- Requirements -
Return each line that holds the word "points".

- Data entries -
========================================================================
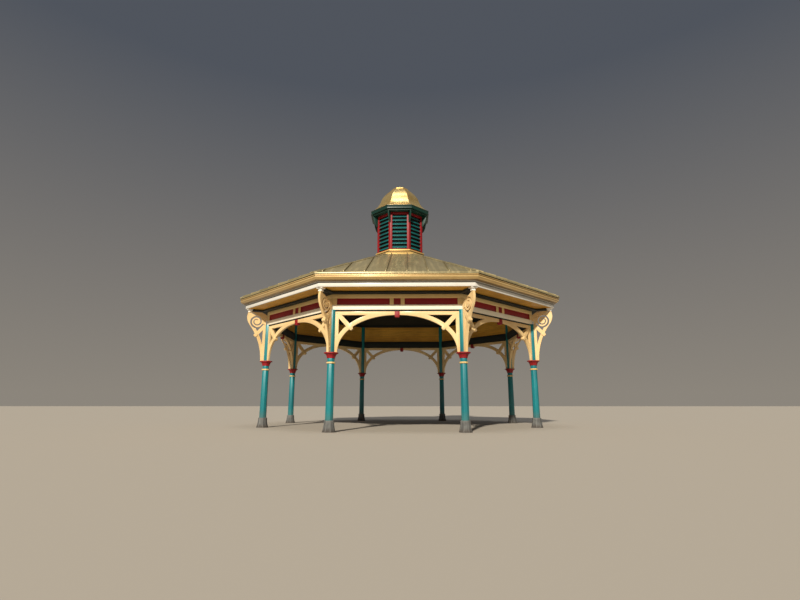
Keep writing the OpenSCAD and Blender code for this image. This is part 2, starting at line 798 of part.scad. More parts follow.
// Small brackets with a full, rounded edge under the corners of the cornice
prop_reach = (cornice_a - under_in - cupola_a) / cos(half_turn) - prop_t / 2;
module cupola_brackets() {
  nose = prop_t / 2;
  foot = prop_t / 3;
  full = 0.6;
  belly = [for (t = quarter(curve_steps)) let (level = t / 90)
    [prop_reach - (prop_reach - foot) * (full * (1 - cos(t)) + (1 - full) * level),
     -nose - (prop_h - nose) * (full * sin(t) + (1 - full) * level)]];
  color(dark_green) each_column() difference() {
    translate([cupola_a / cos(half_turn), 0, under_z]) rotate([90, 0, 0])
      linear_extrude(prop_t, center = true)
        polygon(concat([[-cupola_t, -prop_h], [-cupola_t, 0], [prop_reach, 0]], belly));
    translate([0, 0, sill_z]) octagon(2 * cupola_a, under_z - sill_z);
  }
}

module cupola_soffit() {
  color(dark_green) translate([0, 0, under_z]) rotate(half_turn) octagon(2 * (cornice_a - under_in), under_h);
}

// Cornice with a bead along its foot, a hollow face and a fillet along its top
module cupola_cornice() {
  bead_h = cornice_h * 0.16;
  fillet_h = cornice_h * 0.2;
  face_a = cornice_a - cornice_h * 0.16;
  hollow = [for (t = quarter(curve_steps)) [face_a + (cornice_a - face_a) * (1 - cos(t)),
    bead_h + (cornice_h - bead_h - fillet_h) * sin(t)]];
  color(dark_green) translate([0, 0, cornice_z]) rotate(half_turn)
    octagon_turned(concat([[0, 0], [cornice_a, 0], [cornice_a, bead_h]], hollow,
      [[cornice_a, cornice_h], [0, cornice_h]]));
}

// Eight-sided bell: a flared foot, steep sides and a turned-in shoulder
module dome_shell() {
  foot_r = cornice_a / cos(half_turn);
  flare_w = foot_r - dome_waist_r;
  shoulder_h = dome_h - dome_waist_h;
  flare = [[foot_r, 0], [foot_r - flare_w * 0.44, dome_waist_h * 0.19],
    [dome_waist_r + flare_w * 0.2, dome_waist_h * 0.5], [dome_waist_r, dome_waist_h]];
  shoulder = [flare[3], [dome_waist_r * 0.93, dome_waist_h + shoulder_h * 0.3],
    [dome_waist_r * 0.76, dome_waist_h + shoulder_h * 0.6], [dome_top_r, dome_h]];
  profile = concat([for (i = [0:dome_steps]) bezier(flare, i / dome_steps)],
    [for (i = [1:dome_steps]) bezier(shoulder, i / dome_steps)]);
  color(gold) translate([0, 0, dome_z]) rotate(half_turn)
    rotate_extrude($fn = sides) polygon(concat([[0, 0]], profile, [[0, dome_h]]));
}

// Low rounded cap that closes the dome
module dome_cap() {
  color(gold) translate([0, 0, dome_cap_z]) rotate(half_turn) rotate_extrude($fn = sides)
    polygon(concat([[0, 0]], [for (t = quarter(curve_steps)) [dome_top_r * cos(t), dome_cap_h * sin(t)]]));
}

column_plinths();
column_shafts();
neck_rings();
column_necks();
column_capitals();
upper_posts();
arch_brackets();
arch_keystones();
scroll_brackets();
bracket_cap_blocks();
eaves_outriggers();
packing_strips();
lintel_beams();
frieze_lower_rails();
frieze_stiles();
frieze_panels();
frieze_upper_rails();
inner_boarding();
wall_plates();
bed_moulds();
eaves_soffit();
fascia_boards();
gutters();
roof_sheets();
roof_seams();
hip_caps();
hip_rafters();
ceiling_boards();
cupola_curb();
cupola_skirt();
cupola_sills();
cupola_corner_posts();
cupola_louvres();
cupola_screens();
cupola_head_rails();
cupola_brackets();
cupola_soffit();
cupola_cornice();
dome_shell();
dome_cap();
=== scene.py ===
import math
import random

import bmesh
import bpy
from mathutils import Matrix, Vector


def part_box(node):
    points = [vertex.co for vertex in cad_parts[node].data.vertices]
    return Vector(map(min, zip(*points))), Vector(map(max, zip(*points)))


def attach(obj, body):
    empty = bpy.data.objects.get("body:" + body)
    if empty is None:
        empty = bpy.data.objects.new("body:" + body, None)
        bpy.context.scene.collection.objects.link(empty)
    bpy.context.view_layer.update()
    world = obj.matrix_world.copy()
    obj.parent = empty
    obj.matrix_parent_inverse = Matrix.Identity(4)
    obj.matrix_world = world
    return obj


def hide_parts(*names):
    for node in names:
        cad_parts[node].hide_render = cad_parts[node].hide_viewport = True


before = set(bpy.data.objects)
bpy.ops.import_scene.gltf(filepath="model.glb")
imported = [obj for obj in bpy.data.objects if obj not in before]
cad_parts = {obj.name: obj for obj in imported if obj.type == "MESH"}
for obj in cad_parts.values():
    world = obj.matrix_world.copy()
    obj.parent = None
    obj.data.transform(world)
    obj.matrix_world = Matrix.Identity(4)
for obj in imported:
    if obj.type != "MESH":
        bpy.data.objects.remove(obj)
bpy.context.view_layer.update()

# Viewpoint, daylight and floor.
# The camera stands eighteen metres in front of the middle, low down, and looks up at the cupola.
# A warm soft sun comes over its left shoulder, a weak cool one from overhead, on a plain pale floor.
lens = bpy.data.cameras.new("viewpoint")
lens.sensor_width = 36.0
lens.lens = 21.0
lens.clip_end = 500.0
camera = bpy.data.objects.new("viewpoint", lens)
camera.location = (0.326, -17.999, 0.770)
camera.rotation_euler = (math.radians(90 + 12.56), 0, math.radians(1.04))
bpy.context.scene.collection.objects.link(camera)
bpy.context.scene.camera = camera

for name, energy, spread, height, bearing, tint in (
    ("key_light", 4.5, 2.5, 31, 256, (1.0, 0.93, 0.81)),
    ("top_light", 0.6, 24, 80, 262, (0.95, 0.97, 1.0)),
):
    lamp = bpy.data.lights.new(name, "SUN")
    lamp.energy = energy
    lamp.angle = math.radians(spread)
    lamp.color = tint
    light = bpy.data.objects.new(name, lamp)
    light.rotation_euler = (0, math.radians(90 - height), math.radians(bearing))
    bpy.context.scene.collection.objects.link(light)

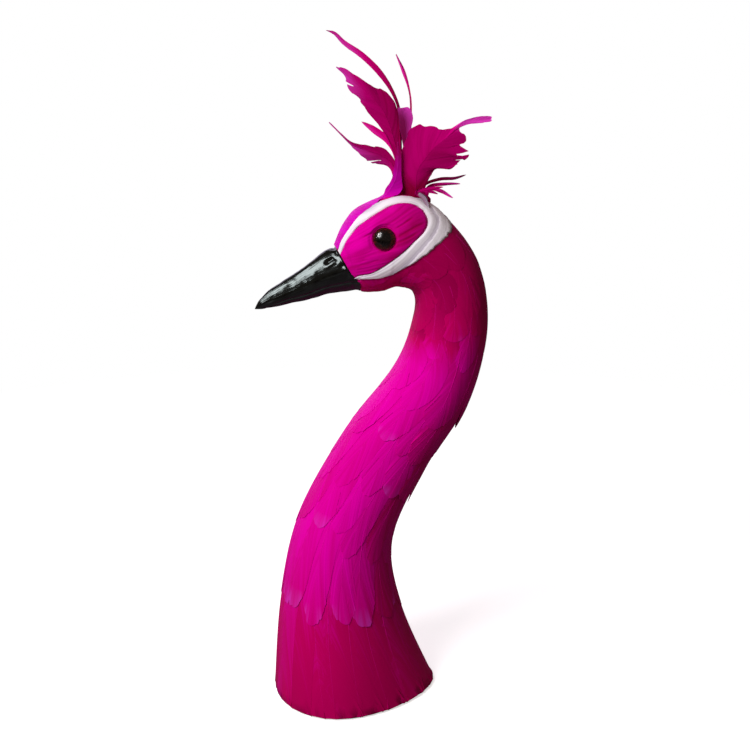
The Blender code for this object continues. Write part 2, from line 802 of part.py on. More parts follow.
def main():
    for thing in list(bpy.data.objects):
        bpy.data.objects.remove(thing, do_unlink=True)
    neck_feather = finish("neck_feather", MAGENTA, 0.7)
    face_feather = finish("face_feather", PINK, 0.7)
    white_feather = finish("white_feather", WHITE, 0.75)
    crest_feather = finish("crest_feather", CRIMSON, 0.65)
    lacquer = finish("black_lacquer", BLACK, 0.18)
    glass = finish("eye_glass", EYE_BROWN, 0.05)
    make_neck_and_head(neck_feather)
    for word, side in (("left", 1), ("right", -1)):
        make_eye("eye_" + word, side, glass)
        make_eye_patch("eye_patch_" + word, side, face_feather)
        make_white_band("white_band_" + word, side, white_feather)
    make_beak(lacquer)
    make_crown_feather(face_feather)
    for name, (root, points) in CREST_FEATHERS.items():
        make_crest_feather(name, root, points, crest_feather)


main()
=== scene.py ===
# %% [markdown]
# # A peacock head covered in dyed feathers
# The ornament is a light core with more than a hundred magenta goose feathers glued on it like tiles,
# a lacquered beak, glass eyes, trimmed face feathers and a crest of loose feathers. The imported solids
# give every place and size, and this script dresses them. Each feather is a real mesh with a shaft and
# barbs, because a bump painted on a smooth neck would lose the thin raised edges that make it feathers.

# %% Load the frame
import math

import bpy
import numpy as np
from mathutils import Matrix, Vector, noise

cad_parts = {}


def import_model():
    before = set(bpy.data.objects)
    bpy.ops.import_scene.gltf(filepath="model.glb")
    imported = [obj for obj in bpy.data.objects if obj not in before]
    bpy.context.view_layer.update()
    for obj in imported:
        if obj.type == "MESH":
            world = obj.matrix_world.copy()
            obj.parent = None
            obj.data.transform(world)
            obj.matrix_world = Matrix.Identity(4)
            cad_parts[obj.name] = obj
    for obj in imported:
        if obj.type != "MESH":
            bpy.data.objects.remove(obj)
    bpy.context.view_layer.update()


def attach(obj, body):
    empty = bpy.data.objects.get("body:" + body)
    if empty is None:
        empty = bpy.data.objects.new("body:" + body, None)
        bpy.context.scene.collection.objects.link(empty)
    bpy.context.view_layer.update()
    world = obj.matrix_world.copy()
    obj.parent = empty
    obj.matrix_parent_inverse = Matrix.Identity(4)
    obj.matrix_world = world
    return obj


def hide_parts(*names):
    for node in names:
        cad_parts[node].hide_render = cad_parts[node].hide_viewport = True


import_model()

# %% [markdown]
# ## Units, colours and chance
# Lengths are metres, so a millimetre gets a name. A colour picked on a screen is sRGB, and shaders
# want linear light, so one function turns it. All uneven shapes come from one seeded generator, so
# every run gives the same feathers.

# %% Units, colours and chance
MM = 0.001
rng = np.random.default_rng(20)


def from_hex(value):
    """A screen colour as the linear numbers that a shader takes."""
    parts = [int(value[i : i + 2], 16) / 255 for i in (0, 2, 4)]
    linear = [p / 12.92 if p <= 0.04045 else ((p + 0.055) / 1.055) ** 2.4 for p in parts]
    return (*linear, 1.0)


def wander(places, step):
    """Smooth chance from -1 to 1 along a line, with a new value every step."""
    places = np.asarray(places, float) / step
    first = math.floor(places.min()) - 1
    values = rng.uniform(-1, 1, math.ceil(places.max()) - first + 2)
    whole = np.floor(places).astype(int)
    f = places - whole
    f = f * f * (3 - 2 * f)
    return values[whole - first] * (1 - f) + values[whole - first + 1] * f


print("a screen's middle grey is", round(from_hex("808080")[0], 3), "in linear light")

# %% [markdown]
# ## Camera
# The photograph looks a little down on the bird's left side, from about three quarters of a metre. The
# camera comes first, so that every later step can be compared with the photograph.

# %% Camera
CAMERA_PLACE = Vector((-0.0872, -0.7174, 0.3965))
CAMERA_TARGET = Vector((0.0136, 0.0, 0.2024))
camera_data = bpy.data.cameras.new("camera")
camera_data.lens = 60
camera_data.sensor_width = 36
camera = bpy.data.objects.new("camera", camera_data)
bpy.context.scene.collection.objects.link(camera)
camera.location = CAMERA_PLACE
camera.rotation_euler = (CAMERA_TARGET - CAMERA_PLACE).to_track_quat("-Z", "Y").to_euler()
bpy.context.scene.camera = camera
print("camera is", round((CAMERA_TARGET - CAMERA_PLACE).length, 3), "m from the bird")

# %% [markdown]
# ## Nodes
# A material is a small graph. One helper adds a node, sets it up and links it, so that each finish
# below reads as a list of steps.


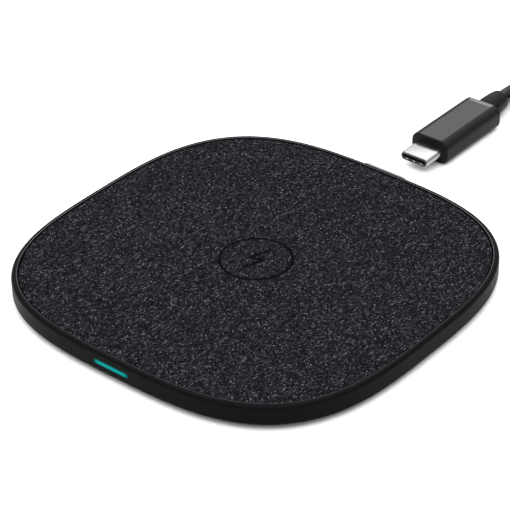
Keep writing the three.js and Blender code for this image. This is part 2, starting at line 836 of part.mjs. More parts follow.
========================================================================
- Exercise solution -
    points = [vertex.co for vertex in cad_parts[node].data.vertices]
    return Vector(map(min, zip(*points))), Vector(map(max, zip(*points)))
    for name, (root, points) in CREST_FEATHERS.items():
        make_crest_feather(name, root, points, crest_feather)